I walked up to a woman after the show and small talked while gear was moving around. She told me she was thinking about learning to play bass and by the end of the conversation she told me she was gonna start a band. I excused myself so I could weep tears of joy in the shadows somewhere.
Swampass opened and as always, they were incredible. Watching them makes me wish Gland was sludgier. The Gloryholes, an all gay band from Memphis, sang songs that could make a sailor blush. If I were born a man, I’d want to be in The Gloryholes. The members of Helta Skelta are my favorite breed of punk: polite and kind off the stage, and fiery beasts when performing. I wish I could see them play every day. Then it was our turn. “This set tonight is dedicated to kratom,” Kall said from under a velvet cloak, looking like a glitter goth sorceress. I’m on it too and it has me feelin’ right.

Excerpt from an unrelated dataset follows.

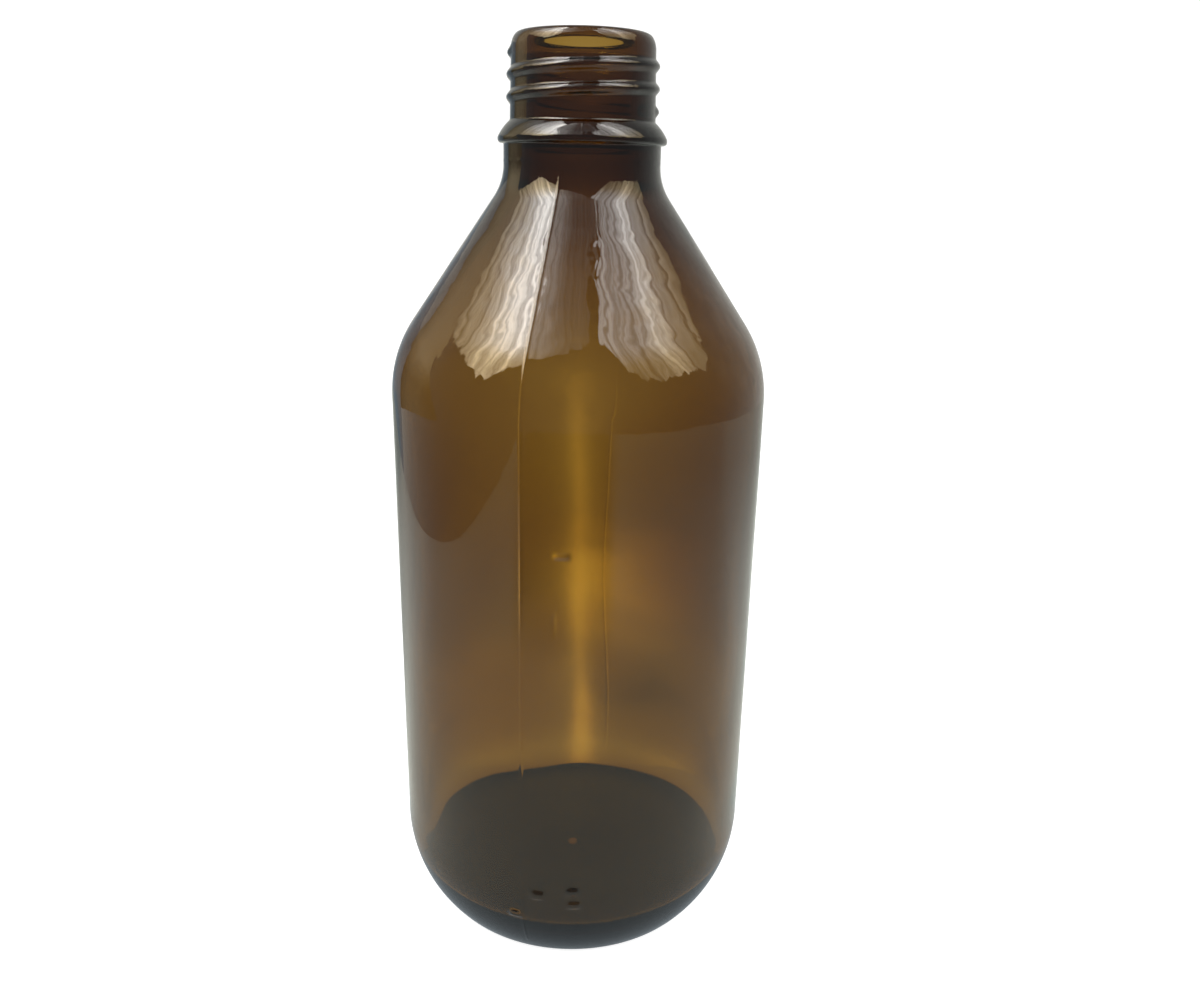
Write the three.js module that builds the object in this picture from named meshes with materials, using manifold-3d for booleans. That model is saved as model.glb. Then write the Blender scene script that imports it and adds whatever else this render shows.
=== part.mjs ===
// An amber glass bottle with a screw neck: one piece of moulded glass, open at the mouth.
// Millimetres, +Z up. The origin is the centre of the standing ring, on the surface it stands on.
import * as THREE from "three";
import { mergeVertices } from "three/addons/utils/BufferGeometryUtils.js";
import Module from "manifold-3d";

// Outside of the bottle
const height = 182.4;
const bodyRadius = 38;
const heelHeight = 18.7; // where the heel curve meets the straight side
const heelRadius = 28;
const shoulderStart = 114.4; // where the straight side ends
const shoulderRadius = 26.2;
const coneAngle = THREE.MathUtils.degToRad(34.4); // shoulder slope, from the vertical
const throatRadius = 11; // hollow curve between shoulder and neck
const neckRadius = 15.2;

// Base
const standingRing = [27.4, 30.2]; // inner and outer radius of the flat ring that it stands on
const footCorner = 0.9; // rounding outside the ring
const footTrim = 0.04; // angle of heel curve that this rounding takes away
const pushUp = 3.2; // how far the middle of the base rises
const floorMiddle = 7.6; // inside floor: height at its middle, height near its edge
const floorEdge = 6.4;
const floorBulge = 0.2; // how far the floor bows up between the two
const floorRadius = 28.5;
const floorCorner = [35, 13.5]; // where the inside corner has turned into the side

// Transfer bead under the thread
const beadBottom = 162.8;
const beadShoulder = 163.9; // where its rounded edge ends and its sloping top begins
const beadTop = 167;
const beadRadius = 16.3;
const beadCorner = 0.7;
const beadBulge = 0.2; // how far the sloping top bows out

// Finish: the plain cylinder that carries the thread, and the sealing land on top of it
const finishRadius = 13.65;
const finishFoot = 13.95; // the finish widens a little down to the bead
const rimCorner = [1.6, 2.8]; // width and height of the rounding outside the sealing land
const mouthRadius = 9.8;
const mouthEdge = 0.5; // rounding between mouth and sealing land
const mouthFlare = 8; // height over which the mouth narrows to the bore
const boreRadius = 9.3;
const boreBottom = 162; // where the bore has widened into the neck
const boreTaper = 4; // height over which it widens

// Inside of the shell
const innerBody = 35.3;
const innerNeck = 9.9;
const shoulderWall = 3;

// Right-hand thread
const thread = {
  pitch: 4,
  turns: 2.58,
  start: 169, // height of the ridge's middle where it starts
  startAngle: THREE.MathUtils.degToRad(-14),
  crest: 14.4,
  halfWidth: 1.15,
  sunk: 0.5, // how far its foot reaches into the wall
  fade: THREE.MathUtils.degToRad(16), // length of each tapered end
  across: 4, // facets over its rounded top
  tip: 0.05, // height that is left of it at the very end
};

const sides = 48; // segments round the bottle
const arcStep = THREE.MathUtils.degToRad(13);
const bowSteps = 4;
const closest = 0.05; // profile points nearer than this to the last one are left out

const wasm = await Module();
wasm.setup();

// Points of an arc in the profile plane, from one angle to the other, both ends included.
// Where rise is given, the arc is part of an ellipse: radius across and rise up.
function arc(centre, radius, from, to, rise = radius) {
  const steps = Math.max(2, Math.ceil(Math.abs(to - from) / arcStep));
  return Array.from({ length: steps + 1 }, (_, i) => {
    const angle = from + ((to - from) * i) / steps;
    return [centre[0] + radius * Math.cos(angle), centre[1] + rise * Math.sin(angle)];
  });
}

// Points between two ends on a line that bows out to its right by bulge, both ends included.
function bowed(start, end, bulge) {
  const [dr, dz] = [end[0] - start[0], end[1] - start[1]];
  const length = Math.hypot(dr, dz);
  return Array.from({ length: bowSteps + 1 }, (_, i) => {
    const t = i / bowSteps;
    const out = (4 * bulge * t * (1 - t)) / length;
    return [start[0] + dr * t + dz * out, start[1] + dz * t - dr * out];
  });
}

// Arcs that turn a straight side into a cone and the cone into a neck, going up.
// side and neck are radii, bend and hollow the radii of the two curves, and start is the height of the first.
function shoulder(side, start, bend, neck, hollow) {
  const end = [side - bend + bend * Math.cos(coneAngle), start + bend * Math.sin(coneAngle)];
  const neckOffset = hollow * (1 - Math.cos(coneAngle));
  const drop = end[0] - (neck + neckOffset);
  const coneTop = end[1] + drop / Math.tan(coneAngle);
  const hollowCentre = [neck + hollow, coneTop + hollow * Math.sin(coneAngle)];
  return [
    ...arc([side - bend, start], bend, 0, coneAngle),
    ...arc(hollowCentre, hollow, Math.PI + coneAngle, Math.PI),
  ];
}

// The whole wall as one closed profile: up the outside, over the rim, and down the inside.
function wallProfile() {
  const puntRadius = (standingRing[0] ** 2 + pushUp ** 2) / (2 * pushUp);
  const footAngle = -Math.asin(heelHeight / heelRadius);
  const heelCentre = [bodyRadius - heelRadius, heelHeight];
  const cornerAngle = Math.PI / 2 - coneAngle;
  const innerBend = shoulderRadius - shoulderWall;
  const innerStart = shoulderStart - (shoulderWall - (bodyRadius - innerBody)) * Math.tan(cornerAngle / 2);
  const inside = shoulder(innerBody, innerStart, innerBend, innerNeck, throatRadius + shoulderWall);
  const cornerWidth = floorCorner[0] - floorRadius;
  return [
    ...arc([0, pushUp - puntRadius], puntRadius, Math.PI / 2, Math.acos(standingRing[0] / puntRadius)),
    ...arc([standingRing[1], footCorner], footCorner, -Math.PI / 2, -Math.PI / 4),
    ...arc(heelCentre, heelRadius, footAngle + footTrim, 0),
    ...shoulder(bodyRadius, shoulderStart, shoulderRadius, neckRadius, throatRadius),
    [neckRadius, beadBottom],
    ...arc([beadRadius - beadCorner, beadBottom + beadCorner], beadCorner, -Math.PI / 2, 0),
    ...bowed([beadRadius, beadShoulder], [finishFoot, beadTop], beadBulge),
    ...arc([finishRadius - rimCorner[0], height - rimCorner[1]], rimCorner[0], 0, Math.PI / 2, rimCorner[1]),
    ...arc([mouthRadius + mouthEdge, height - mouthEdge], mouthEdge, Math.PI / 2, Math.PI),
    [boreRadius, height - mouthFlare],
    [boreRadius, boreBottom + boreTaper],
    [innerNeck, boreBottom],
    ...inside.reverse(),
    ...arc([floorRadius, floorCorner[1]], cornerWidth, 0, -Math.PI / 2, floorCorner[1] - floorEdge),
    ...bowed([floorRadius, floorEdge], [0, floorMiddle], floorBulge),
  ];
}

function revolved(profile) {
  const distinct = profile.filter(
    (p, i) => i === 0 || Math.hypot(p[0] - profile[i - 1][0], p[1] - profile[i - 1][1]) > closest,
  );
  const geometry = new THREE.LatheGeometry(distinct.map(([r, z]) => new THREE.Vector2(r, z)), sides);
  return geometry.rotateX(Math.PI / 2); // the lathe's axis is +Y
}

// The thread's ridge: a rounded section that runs along a helix and sinks into the wall at both ends.
function threadRidge() {
  const steps = Math.round(thread.turns * sides);
  const length = thread.turns * 2 * Math.PI;
  const foot = finishRadius - thread.sunk;
  const positions = [];
  for (let i = 0; i <= steps; i++) {
    const along = (length * i) / steps;
    const angle = thread.startAngle + along;
    const middle = thread.start + (thread.pitch * angle) / (2 * Math.PI);
    const end = Math.min(1, along / thread.fade, (length - along) / thread.fade);
    const rise = thread.tip + (thread.crest - foot - thread.tip) * Math.sin((end * Math.PI) / 2);
    for (let j = 0; j <= thread.across; j++) {
      const turn = Math.PI * (j / thread.across - 0.5);
      const r = foot + rise * Math.cos(turn);
      positions.push(r * Math.cos(angle), r * Math.sin(angle), middle + thread.halfWidth * Math.sin(turn));
    }
  }
  const ring = thread.across + 1;
  const index = [];
  for (let i = 0; i < steps; i++) {
    for (let j = 0; j < ring; j++) {
      const a = i * ring + j;
      const b = i * ring + ((j + 1) % ring);
      index.push(a, a + ring, b, b, a + ring, b + ring);
    }
  }
  for (let j = 1; j < thread.across; j++) {
    const last = steps * ring;
    index.push(0, j, j + 1);
    index.push(last, last + j + 1, last + j);
  }
  const geometry = new THREE.BufferGeometry();
  geometry.setAttribute("position", new THREE.Float32BufferAttribute(positions, 3));
  geometry.setIndex(index);
  return geometry;
}

function solid(geometry) {
  geometry.deleteAttribute("normal");
  geometry.deleteAttribute("uv");
  const merged = mergeVertices(geometry, 1e-4);
  return new wasm.Manifold(
    new wasm.Mesh({
      numProp: 3,
      vertProperties: merged.attributes.position.array,
      triVerts: new Uint32Array(merged.index.array),
    }),
  );
}

function geometryOf(manifold) {
  const mesh = manifold.getMesh();
  const geometry = new THREE.BufferGeometry();
  geometry.setAttribute("position", new THREE.BufferAttribute(mesh.vertProperties, 3));
  geometry.setIndex(new THREE.BufferAttribute(mesh.triVerts, 1));
  geometry.computeVertexNormals();
  return geometry;
}

const amberGlass = new THREE.MeshStandardMaterial({
  color: 0x6b4a17,
  roughness: 0.06,
  metalness: 0,
  transparent: true,
  opacity: 0.75,
});

const bottle = new THREE.Mesh(geometryOf(solid(revolved(wallProfile())).add(solid(threadRidge()))), amberGlass);
bottle.name = "glass_bottle";

const part = new THREE.Group();
part.add(bottle);

export default part;
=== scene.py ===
import math

import bpy
import numpy as np
from mathutils import Matrix, Vector


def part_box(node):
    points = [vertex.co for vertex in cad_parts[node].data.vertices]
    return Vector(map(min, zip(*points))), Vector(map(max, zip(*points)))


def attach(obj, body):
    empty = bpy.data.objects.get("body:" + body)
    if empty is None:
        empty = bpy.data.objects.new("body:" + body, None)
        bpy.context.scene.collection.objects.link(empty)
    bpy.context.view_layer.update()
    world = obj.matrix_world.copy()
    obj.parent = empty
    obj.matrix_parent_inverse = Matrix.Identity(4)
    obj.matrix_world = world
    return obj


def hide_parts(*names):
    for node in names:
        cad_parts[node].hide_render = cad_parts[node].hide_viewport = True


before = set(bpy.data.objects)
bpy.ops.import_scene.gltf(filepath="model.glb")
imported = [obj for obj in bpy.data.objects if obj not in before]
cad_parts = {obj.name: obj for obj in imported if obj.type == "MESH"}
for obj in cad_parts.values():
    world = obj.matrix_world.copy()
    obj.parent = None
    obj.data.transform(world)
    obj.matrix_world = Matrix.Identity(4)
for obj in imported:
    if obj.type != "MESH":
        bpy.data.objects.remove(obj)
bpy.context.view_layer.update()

bottleLow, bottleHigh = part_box("glass_bottle")
mm = 0.001
scene = bpy.context.scene

view = {
    "distance": 204.85 * mm, "height": 158.16 * mm,  # from the bottle's axis, and above the table
    "pitch": 17.70, "yaw": 1.3465, "roll": -1.2191,  # degrees down, to the right and leaning
    "lens": 30.13, "sensor": 36,  # millimetres, as on a camera
    "nearest": 5 * mm, "furthest": 50,  # how near and how far it can see
}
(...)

It was difficult to see through the red and green lights but when I wasn’t staring down at my bass, I managed to peep the crowd. I saw big smiles, hand tatts, and muddy boots from people dropping drinks and dancing on each other. God it feels good to be back.
On the whole, this experience has left me feeling touched. I never expected to travel with such amazing, strong, brilliant people. Thank you Maanasa for staring into my eyes while feeding me corndogs. Thanks Greg for supporting us and letting us ride in your veggie oil- powered whip. Thanks for reading, see y’all at the next show.